In europe, the biggest loess deposits are to be found leeward of hills
and this is a clear evidence for wind transport. There is no marine fauna,
very few mammal bones and still some land mollusces buried in the loess.
I can´t see any hint of a tidal wave in the loess.
"The same should also hold true to the Earth. Frohlich shows that since
1964, over 60 000 earthquakes have originated well below the Earth´s
surface in the same deep regions in which such events are considered impossible.
This also implies that both the Earth and the Moon experienced a large
catastrophic recent event to leave these pressure signatures of the event
that are relaxing."
For me it is a clear evidence, that Ginenthal has not read Frohlich´s
article, because Frohlich gave an explanation for the deep quakes that
is in conformity with the plate tectonic thesis. No recent catastrophe
but the dynamic Earth is the reason of these quakes. They occur in special
zones, called Wadati-Benioff-Zones, on destructive plate margins. These
are the places where one crustal plate is subducted beneath another, cold
crustal material dives into the hot mantle. The quakes occur in the cold
crustal slab, not in the mantle. And because this diving crustal material
is much colder than the surrounding mantle, it is not ductile. The hypocentres
of the deep quakes dip away from near surface up to depths around 700 km.

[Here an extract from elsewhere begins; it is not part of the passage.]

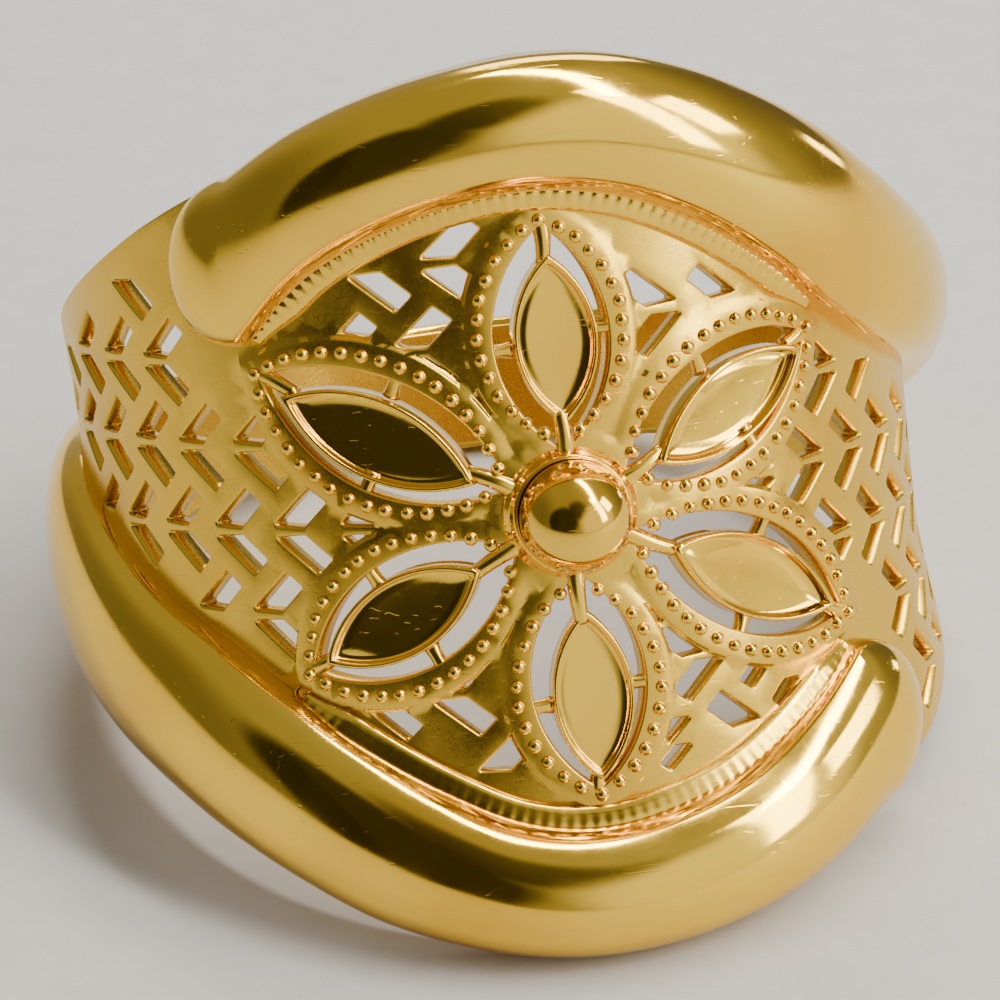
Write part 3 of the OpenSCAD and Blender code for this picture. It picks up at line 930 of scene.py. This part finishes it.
def gold(name, rough, vary, scratch, bump, grain_scale, tone=1.0, deep=None):
    m = bpy.data.materials.new(name)
    m.use_nodes = True
    nt = m.node_tree
    nodes, links = nt.nodes, nt.links
    bsdf = nodes["Principled BSDF"]
    bsdf.inputs["Metallic"].default_value = 1.0
    geo = nodes.new("ShaderNodeTexCoord")
    scale = nodes.new("ShaderNodeMapping")
    scale.inputs["Scale"].default_value = (1000.0, 1000.0, 1000.0)
    links.new(geo.outputs["Object"], scale.inputs["Vector"])

    def noise(sc, detail, rough_=0.5, dist=0.0, vec=None):
        n = nodes.new("ShaderNodeTexNoise")
        n.inputs["Scale"].default_value = sc
        n.inputs["Detail"].default_value = detail
        n.inputs["Roughness"].default_value = rough_
        n.inputs["Distortion"].default_value = dist
        links.new((vec or scale).outputs["Vector"], n.inputs["Vector"])
        return n

    def ramp(src, stops):
        r = nodes.new("ShaderNodeValToRGB")
        e = r.color_ramp.elements
        while len(e) < len(stops):
            e.new(0.5)
        for k, (pos, col) in enumerate(stops):
            e[k].position = pos
            e[k].color = (*col, 1) if len(col) == 3 else col
        links.new(src, r.inputs["Fac"])
        return r

    # tone: slow drift between a redder and a greener yellow
    drift = noise(0.22, 1.0, 0.55)
    g = [c * tone for c in GOLD]
    dark = deep or (g[0] * 0.90, g[1] * 0.82, g[2] * 0.72)
    col = ramp(drift.outputs["Fac"], [(0.30, dark), (0.52, tuple(g)), (0.72, (min(1, g[0] * 1.05), g[1] * 1.06, g[2] * 1.10))])
    links.new(col.outputs["Color"], bsdf.inputs["Base Color"])
    # roughness: smears and handling marks
    smear = noise(0.9, 1.0, 0.6)
    fine = noise(grain_scale, 1.0)
    mix = nodes.new("ShaderNodeMix")
    mix.data_type = "FLOAT"
    mix.inputs["Factor"].default_value = 0.35
    links.new(smear.outputs["Fac"], mix.inputs["A"])
    links.new(fine.outputs["Fac"], mix.inputs["B"])
    rr = nodes.new("ShaderNodeMapRange")
    rr.inputs["From Min"].default_value = 0.3
    rr.inputs["From Max"].default_value = 0.7
    rr.inputs["To Min"].default_value = rough
    rr.inputs["To Max"].default_value = rough + vary
    links.new(mix.outputs["Result"], rr.inputs["Value"])
    links.new(rr.outputs["Result"], bsdf.inputs["Roughness"])
    # relief: hairline scratches in two directions and slow waviness
    heights = []
    for rot, sc, thr in (((0.3, 0.5, 0.7), 0.8, 0.70), ((1.1, 0.2, 2.1), 1.1, 0.71)):
        mp = nodes.new("ShaderNodeMapping")
        mp.inputs["Rotation"].default_value = rot
        mp.inputs["Scale"].default_value = (0.35 * sc, 7.0 * sc, 7.0 * sc)
        links.new(scale.outputs["Vector"], mp.inputs["Vector"])
        n = noise(1.0, 1.0, 0.5, 0.0, mp)
        r = nodes.new("ShaderNodeMapRange")
        r.inputs["From Min"].default_value = thr
        r.inputs["From Max"].default_value = thr + 0.03
        r.inputs["To Min"].default_value = 0.0
        r.inputs["To Max"].default_value = -scratch
        links.new(n.outputs["Fac"], r.inputs["Value"])
        heights.append(r.outputs["Result"])
    wav = noise(0.55, 0.0, 0.45)
    sc1 = nodes.new("ShaderNodeMath")
    sc1.operation = "MULTIPLY"
    sc1.inputs[1].default_value = bump
    links.new(wav.outputs["Fac"], sc1.inputs[0])
    total = sc1.outputs["Value"]
    for h in heights:
        add = nodes.new("ShaderNodeMath")
        add.operation = "ADD"
        links.new(total, add.inputs[0])
        links.new(h, add.inputs[1])
        total = add.outputs["Value"]
    bp = nodes.new("ShaderNodeBump")
    bp.inputs["Strength"].default_value = 1.0
    bp.inputs["Distance"].default_value = 0.001
    links.new(total, bp.inputs["Height"])
    links.new(bp.outputs["Normal"], bsdf.inputs["Normal"])
    MATS[name] = m
    return m


gold("gold_polished", 0.07, 0.08, 0.0010, 0.012, 9.0)
gold("gold_plate", 0.07, 0.08, 0.0015, 0.006, 11.0)
gold("gold_sheet", 0.22, 0.12, 0.0010, 0.014, 14.0, 0.86)
gold("gold_bead", 0.14, 0.10, 0.001, 0.012, 12.0)

# each plate leans its own way: slope across, slope along
PLATE_SHIFT = [0.09, 0.14, 0.0, -0.07, 0.03, -0.12]
PLATE_TILT = [(-0.08, 0.01), (-0.02, 0.03), (0.01, -0.02), (0.03, 0.0), (0.02, 0.02), (-0.02, -0.01)]

made = [build_sheet(), build_crescents(), build_stems(), build_beads(), build_ledge(), build_collar()]
made += [build_plate(i, p) for i, p in enumerate(PETALS)]
ball = build_ball()
for ob in made:
    crescent = ob.name.startswith("crescent")
    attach(ob, "root")
    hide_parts("crescent_shank" if crescent else "pierced_band")
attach(ball, "root")
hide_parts("centre_ball")

# ---------------------------------------------------------------------------
# Floor and light
# ---------------------------------------------------------------------------
floor_me = bpy.data.meshes.new("floor")
S = 0.6
floor_me.from_pydata([(-S, -S, 0), (S, -S, 0), (S, S, 0), (-S, S, 0)], [], [(0, 1, 2, 3)])
floor = bpy.data.objects.new("floor", floor_me)
bpy.context.scene.collection.objects.link(floor)
fm = bpy.data.materials.new("floor_paper")
fm.use_nodes = True
fb = fm.node_tree.nodes["Principled BSDF"]
fb.inputs["Roughness"].default_value = 0.7
fn = fm.node_tree.nodes.new("ShaderNodeTexNoise")
fn.inputs["Scale"].default_value = 900.0
fn.inputs["Detail"].default_value = 2.0
fr = fm.node_tree.nodes.new("ShaderNodeValToRGB")
fr.color_ramp.elements[0].color = (0.50, 0.485, 0.465, 1)
fr.color_ramp.elements[1].color = (0.57, 0.555, 0.53, 1)
fc = fm.node_tree.nodes.new("ShaderNodeTexCoord")
fm.node_tree.links.new(fc.outputs["Object"], fn.inputs["Vector"])
fm.node_tree.links.new(fn.outputs["Fac"], fr.inputs["Fac"])
fm.node_tree.links.new(fr.outputs["Color"], fb.inputs["Base Color"])
floor_me.materials.append(fm)


def area(name, az_, el_, dist, size, size_y, power, colour=(1, 1, 1), target=(0, 0, 0.009)):
    d = bpy.data.lights.new(name, "AREA")
    d.shape = "RECTANGLE"
    d.size, d.size_y = size, size_y
    d.energy = power
    d.color = colour
    o = bpy.data.objects.new(name, d)
    a, e = math.radians(az_), math.radians(el_)
    pos = Vector((math.sin(a) * math.cos(e), -math.cos(a) * math.cos(e), math.sin(e))) * dist
    o.location = Vector(target) + pos
    o.rotation_mode = "QUATERNION"
    o.rotation_quaternion = pos.to_track_quat("Z", "Y")
    bpy.context.scene.collection.objects.link(o)
    return o


def aim(ob, pos, target, along):
    """Point a light at the target with its long side lying along a direction."""
    z = (Vector(pos) - Vector(target)).normalized()
    x = Vector(along) - z * Vector(along).dot(z)
    x.normalize()
    y = z.cross(x)
    m = Matrix((x, y, z)).transposed().to_4x4()
    m.translation = Vector(pos)
    ob.matrix_world = m


# azimuth 0 is in front of the ring, 90 to its right
overhead = area("strip_overhead", 0, 80, 0.25, 0.36, 0.035, 1.05, (1.0, 0.97, 0.90))
aim(overhead, (0.08, 0.025, 0.255), (0, 0, 0.009), (0.5, -0.86, 0.0))
area("strip_right", 50, 33, 0.30, 0.06, 0.28, 0.55, (1.0, 0.97, 0.90))
area("strip_far_right", 71, 29, 0.30, 0.08, 0.12, 0.30, (1.0, 0.97, 0.90))
area("back", 165, 26, 0.30, 0.14, 0.10, 0.22, (1.0, 0.95, 0.86))
area("right_low", 116, 3, 0.30, 0.035, 0.03, 0.03, (1.0, 0.95, 0.86))

world = bpy.data.worlds.new("studio")
bpy.context.scene.world = world
world.use_nodes = True
wn, wl = world.node_tree.nodes, world.node_tree.links
bg = wn["Background"]
wc = wn.new("ShaderNodeTexCoord")


def toward(az_, el_, inner, outer):
    """1 inside the inner angle round a direction, 0 beyond the outer one."""
    a, e = math.radians(az_), math.radians(el_)
    dot = wn.new("ShaderNodeVectorMath")
    dot.operation = "DOT_PRODUCT"
    dot.inputs[1].default_value = (math.sin(a) * math.cos(e), -math.cos(a) * math.cos(e), math.sin(e))
    wl.new(wc.outputs["Generated"], dot.inputs[0])
    m = wn.new("ShaderNodeMapRange")
    m.interpolation_type = "SMOOTHSTEP"
    m.inputs["From Min"].default_value = math.cos(math.radians(outer))
    m.inputs["From Max"].default_value = math.cos(math.radians(inner))
    wl.new(dot.outputs["Value"], m.inputs["Value"])
    return m.outputs["Result"]


# the dark end of the studio lies in front and to the left
shade_low = toward(-38, 20, 24, 34)
shade_high = toward(-8, 46, 12, 24)
shade_max = wn.new("ShaderNodeMath")
shade_max.operation = "MAXIMUM"
wl.new(shade_low, shade_max.inputs[0])
wl.new(shade_high, shade_max.inputs[1])
shade = shade_max.outputs["Value"]
level = None
for part, amount in ((shade, -0.335), (toward(36, 12, 26, 42), 0.75), (toward(70, 40, 10, 70), 0.10),
                     (toward(-98, 0, 12, 55), -0.20), (toward(125, 2, 12, 50), -0.22)):
    term = wn.new("ShaderNodeMath")
    term.operation = "MULTIPLY_ADD"
    term.inputs[1].default_value = amount
    wl.new(part, term.inputs[0])
    if level is None:
        term.inputs[2].default_value = 0.38
    else:
        wl.new(level.outputs["Value"], term.inputs[2])
    level = term
lev2 = wn.new("ShaderNodeMath")
lev2.operation = "MAXIMUM"
lev2.inputs[1].default_value = 0.03
wl.new(level.outputs["Value"], lev2.inputs[0])
bg.inputs["Color"].default_value = (1.0, 0.97, 0.92, 1)
wl.new(lev2.outputs["Value"], bg.inputs["Strength"])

This is one of the major predictions of the plate tectonic theory! And
in great depths, there are other mechanisms for quakes like phase transitions
of minerals due to the enormous heat and pressure in the mantle. At the high pressure the mineral olivine will change into ringwoodite. Ringwoodite has a lesser volume than olivine and so the whole rock may shrink, if greater quantities of olivine undergo this phase transition.